[Structured object records]

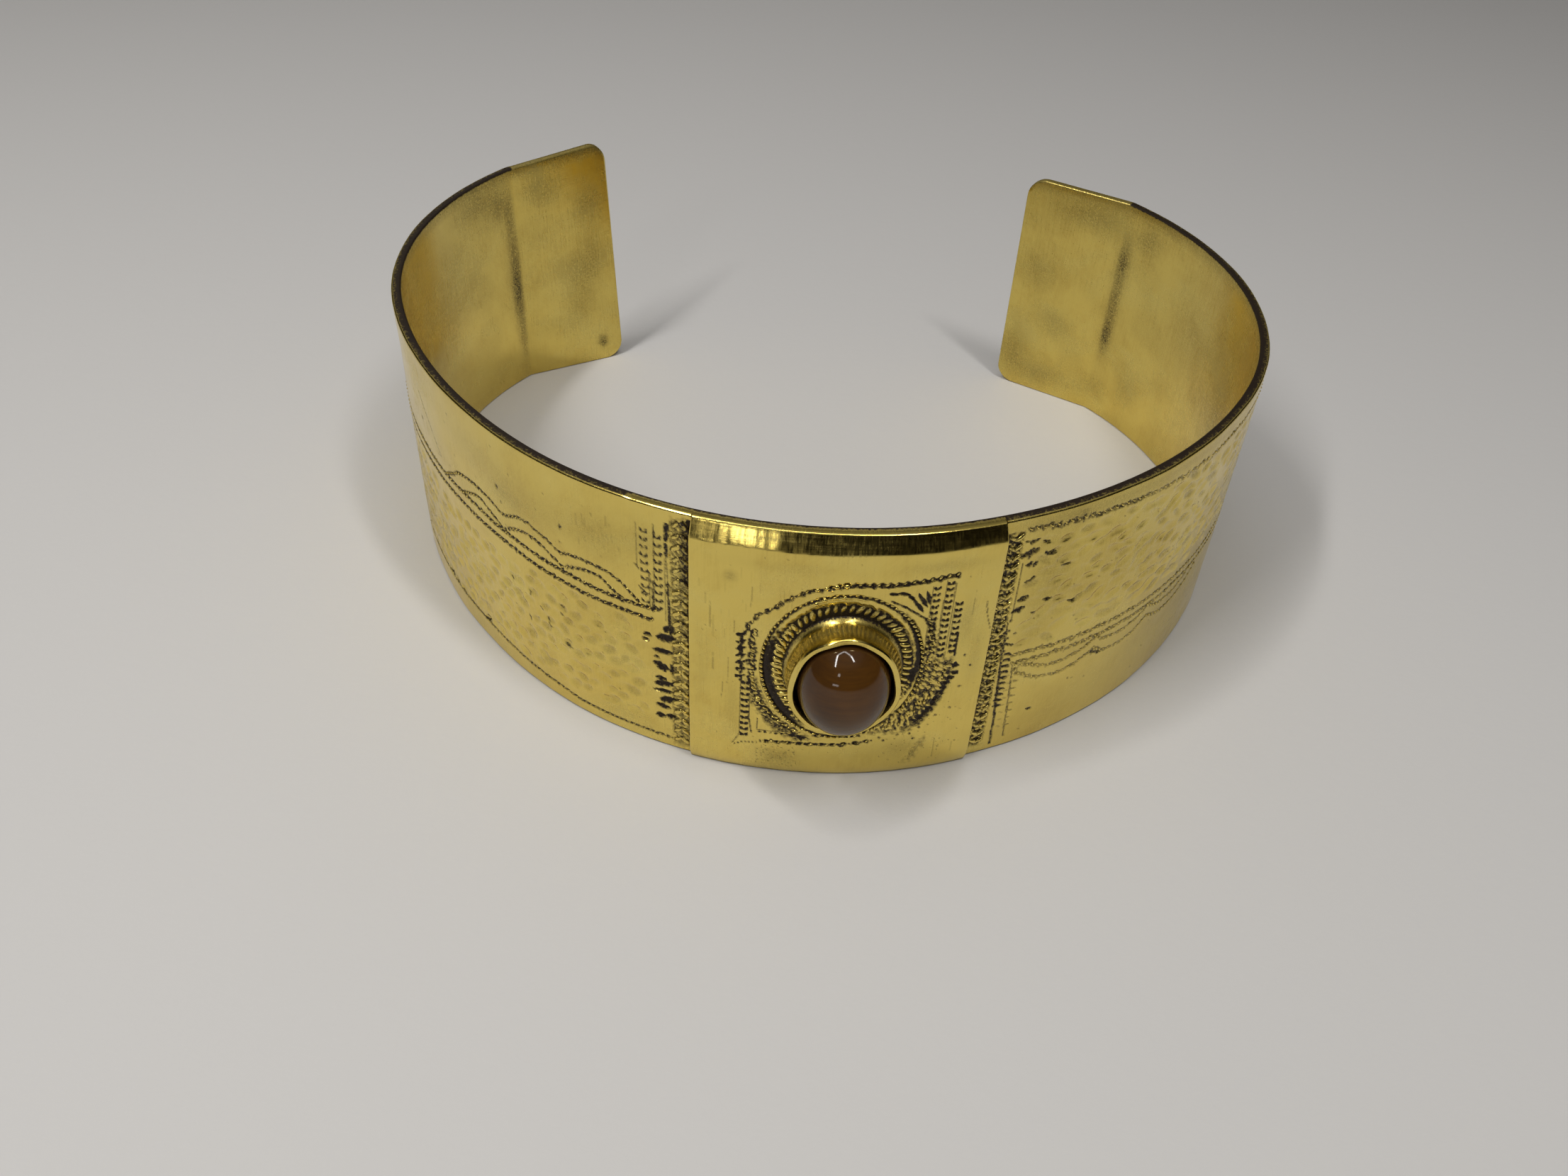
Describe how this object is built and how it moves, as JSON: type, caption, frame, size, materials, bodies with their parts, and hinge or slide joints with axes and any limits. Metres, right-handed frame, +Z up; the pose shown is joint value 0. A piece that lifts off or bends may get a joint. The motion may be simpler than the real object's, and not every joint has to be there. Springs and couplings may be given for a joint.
{
  "type": "cuff bracelet",
  "caption": "Open cuff bracelet of sheet brass, standing on its edge, with a raised front plaque and an oval brown cabochon in a plain collar.",
  "frame": {"origin": "on the surface that the cuff stands on, under the middle of its outline", "axes": "+X to the right across the cuff, seen from the plaque; +Y from the plaque to the opening at the back; +Z up, along the wrist"},
  "size_m": [0.0656, 0.0608, 0.0205],
  "materials": {
    "brass": "polished, with dark patina in the chased lines",
    "stone": "polished, translucent brown"
  },
  "bodies": {
    "root": {"cuff": "brass", "stone": "stone"}
  },
  "joints": []
}
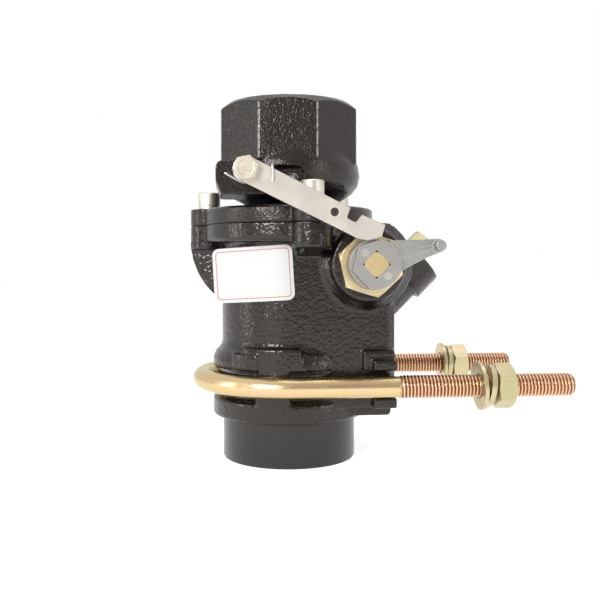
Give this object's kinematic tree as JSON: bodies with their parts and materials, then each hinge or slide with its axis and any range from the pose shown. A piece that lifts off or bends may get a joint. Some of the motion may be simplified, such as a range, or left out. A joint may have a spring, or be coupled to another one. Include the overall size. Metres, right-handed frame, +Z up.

> TASK DETAILS:
How many of the lines above include the string "caption"? Reply with the number by itself.

> RESPONSE:
2